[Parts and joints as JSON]

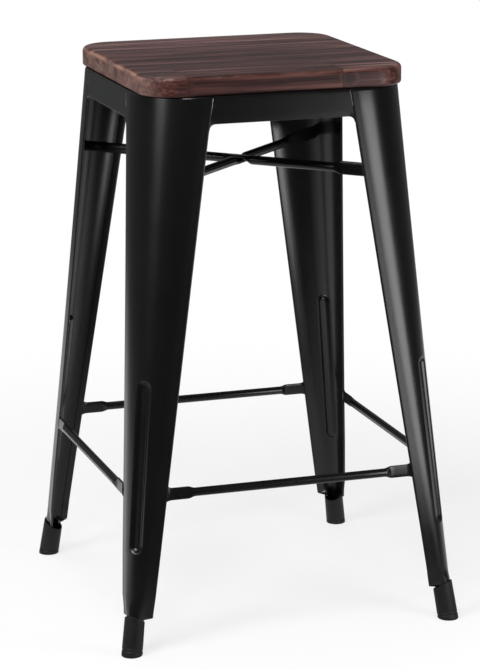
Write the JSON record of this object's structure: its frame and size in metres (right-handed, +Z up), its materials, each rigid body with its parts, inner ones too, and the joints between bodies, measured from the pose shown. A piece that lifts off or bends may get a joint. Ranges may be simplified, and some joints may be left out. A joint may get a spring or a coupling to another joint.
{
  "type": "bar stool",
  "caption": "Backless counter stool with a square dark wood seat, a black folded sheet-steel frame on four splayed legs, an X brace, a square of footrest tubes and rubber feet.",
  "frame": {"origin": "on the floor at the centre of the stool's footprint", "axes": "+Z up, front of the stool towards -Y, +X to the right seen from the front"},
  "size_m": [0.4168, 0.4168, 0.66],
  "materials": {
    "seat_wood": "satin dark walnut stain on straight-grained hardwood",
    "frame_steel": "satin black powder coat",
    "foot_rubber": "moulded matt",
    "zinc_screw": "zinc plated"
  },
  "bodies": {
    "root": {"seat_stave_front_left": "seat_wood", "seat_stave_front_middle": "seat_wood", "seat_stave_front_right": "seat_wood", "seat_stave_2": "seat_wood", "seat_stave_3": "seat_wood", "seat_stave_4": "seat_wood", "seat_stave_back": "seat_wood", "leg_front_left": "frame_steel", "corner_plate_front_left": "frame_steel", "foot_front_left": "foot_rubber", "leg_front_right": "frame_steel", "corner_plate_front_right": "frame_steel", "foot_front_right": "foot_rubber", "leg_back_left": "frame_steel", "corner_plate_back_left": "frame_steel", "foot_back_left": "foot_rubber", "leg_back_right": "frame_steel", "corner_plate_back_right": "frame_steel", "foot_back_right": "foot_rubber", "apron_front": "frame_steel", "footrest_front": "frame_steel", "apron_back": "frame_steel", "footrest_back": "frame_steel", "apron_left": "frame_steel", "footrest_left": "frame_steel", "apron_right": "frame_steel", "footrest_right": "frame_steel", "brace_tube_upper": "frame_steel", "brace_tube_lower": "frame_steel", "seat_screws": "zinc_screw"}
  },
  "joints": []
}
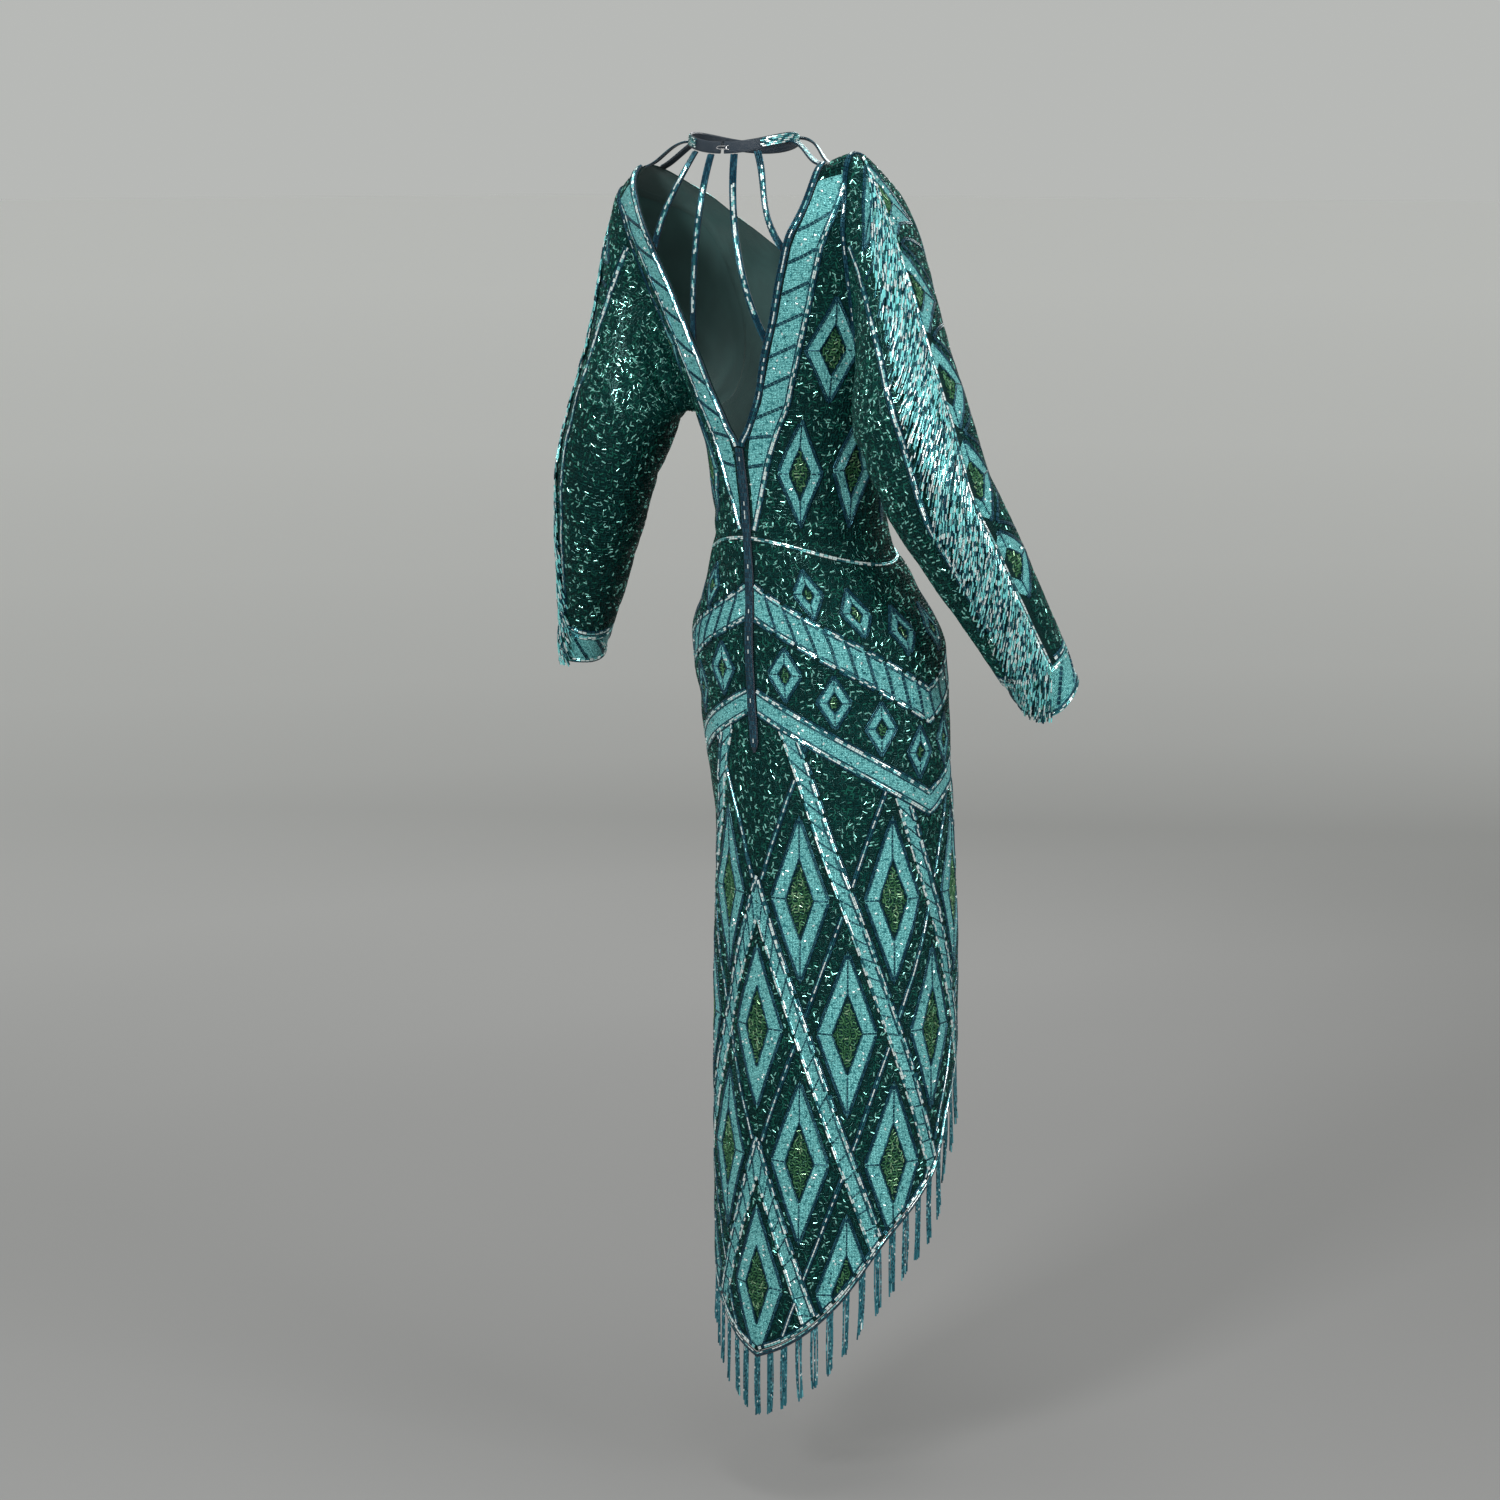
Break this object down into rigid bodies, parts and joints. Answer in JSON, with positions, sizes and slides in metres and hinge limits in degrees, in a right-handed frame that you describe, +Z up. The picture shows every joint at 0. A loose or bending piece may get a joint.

SHORT EXERCISE ->
Pull out each line of the entries that contains "materials".

THE ANSWER ->
Write the JSON record of this object's structure: its frame and size in metres (right-handed, +Z up), its materials, each rigid body with its parts, inner ones too, and the joints between bodies, measured from the pose shown. A piece that lifts off or bends may get a joint. Ranges may be simplified, and some joints may be left out. A joint may get a spring or a coupling to another joint.
  "materials": {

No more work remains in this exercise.